ABOUT THE JEWISH MUSEUM
Located on Museum Mile at Fifth Avenue and 92nd Street, the Jewish Museum is one of the world's preeminent institutions devoted to exploring art and Jewish culture from ancient to contemporary, offering intellectually engaging and educational exhibitions and programs for people of all ages and backgrounds. The Museum was established in 1904, when Judge Mayer Sulzberger donated 26 ceremonial objects to The Jewish Theological Seminary as the core of a museum collection.
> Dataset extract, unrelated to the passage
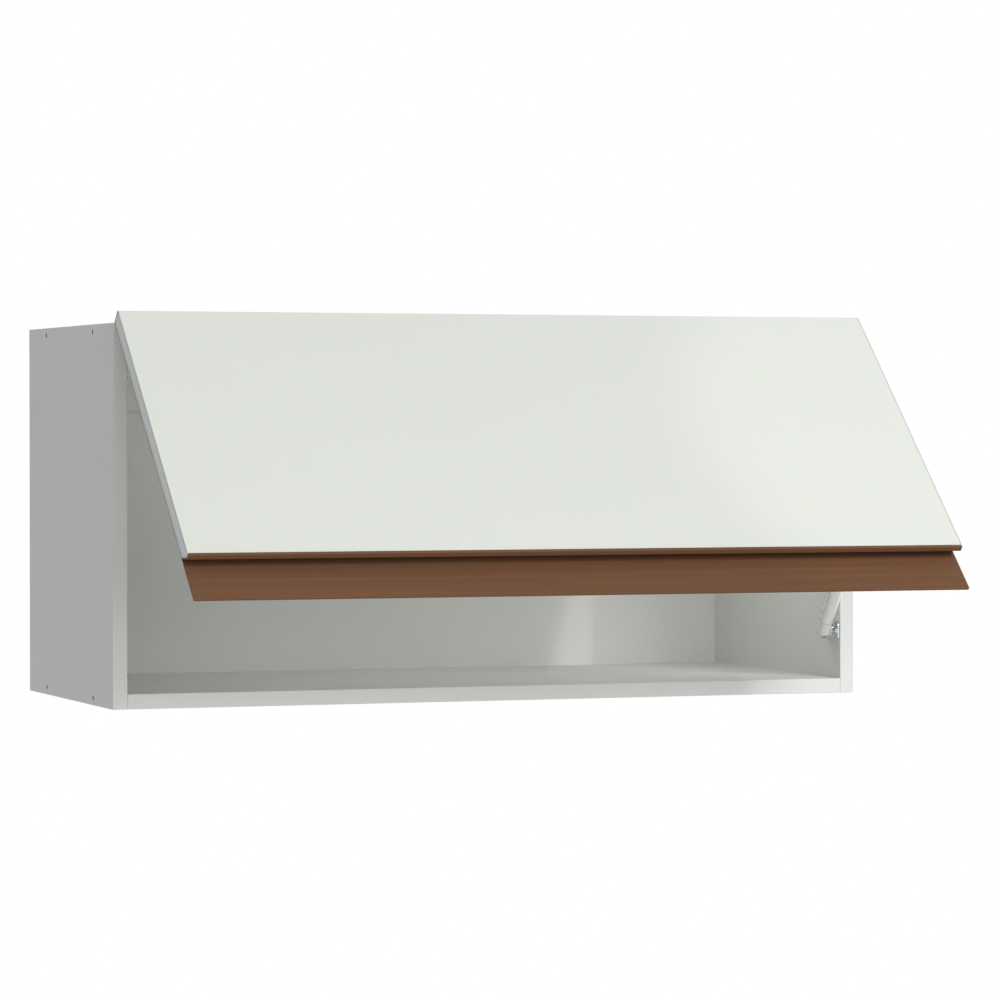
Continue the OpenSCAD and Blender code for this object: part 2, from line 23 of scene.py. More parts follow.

Today, the Museum maintains a collection of over 30,000 works of art, artifacts, and broadcast media reflecting global Jewish identity, and presents a diverse schedule of internationally acclaimed temporary exhibitions.

The Jewish Museum is located at 1109 Fifth Avenue at 92nd Street, New York City. Museum hours are Saturday, Sunday, Monday, and Tuesday, 11am to 5:45pm; Thursday, 11am to 8pm; and Friday, 11am to 4pm. Museum admission is $15.00 for adults, $12.00 for senior citizens, $7.50 for students, free for visitors 18 and under and Jewish Museum members. Admission is Pay What You Wish on Thursdays from 5pm to 8pm and free on Saturdays. For information on the Jewish Museum, the public may call 212.423.3200 or visit the website at www.thejewishmuseum.org.

ABOUT SOUTH STREET SEAPORT MUSEUM
South Street Seaport Museum is a non-profit cultural institution located in the heart of the historic South Street Seaport district in New York City. Founded in 1967, the South Street Seaport Museum preserves and interprets the history of New York as a great port city. Designated by Congress as America’s National Maritime Museum, the Museum houses galleries and performance spaces, working nineteenth century print shops, a maritime library, a maritime craft center, and a fleet of historic vessels that all work to tell the story of “Where New York Begins.”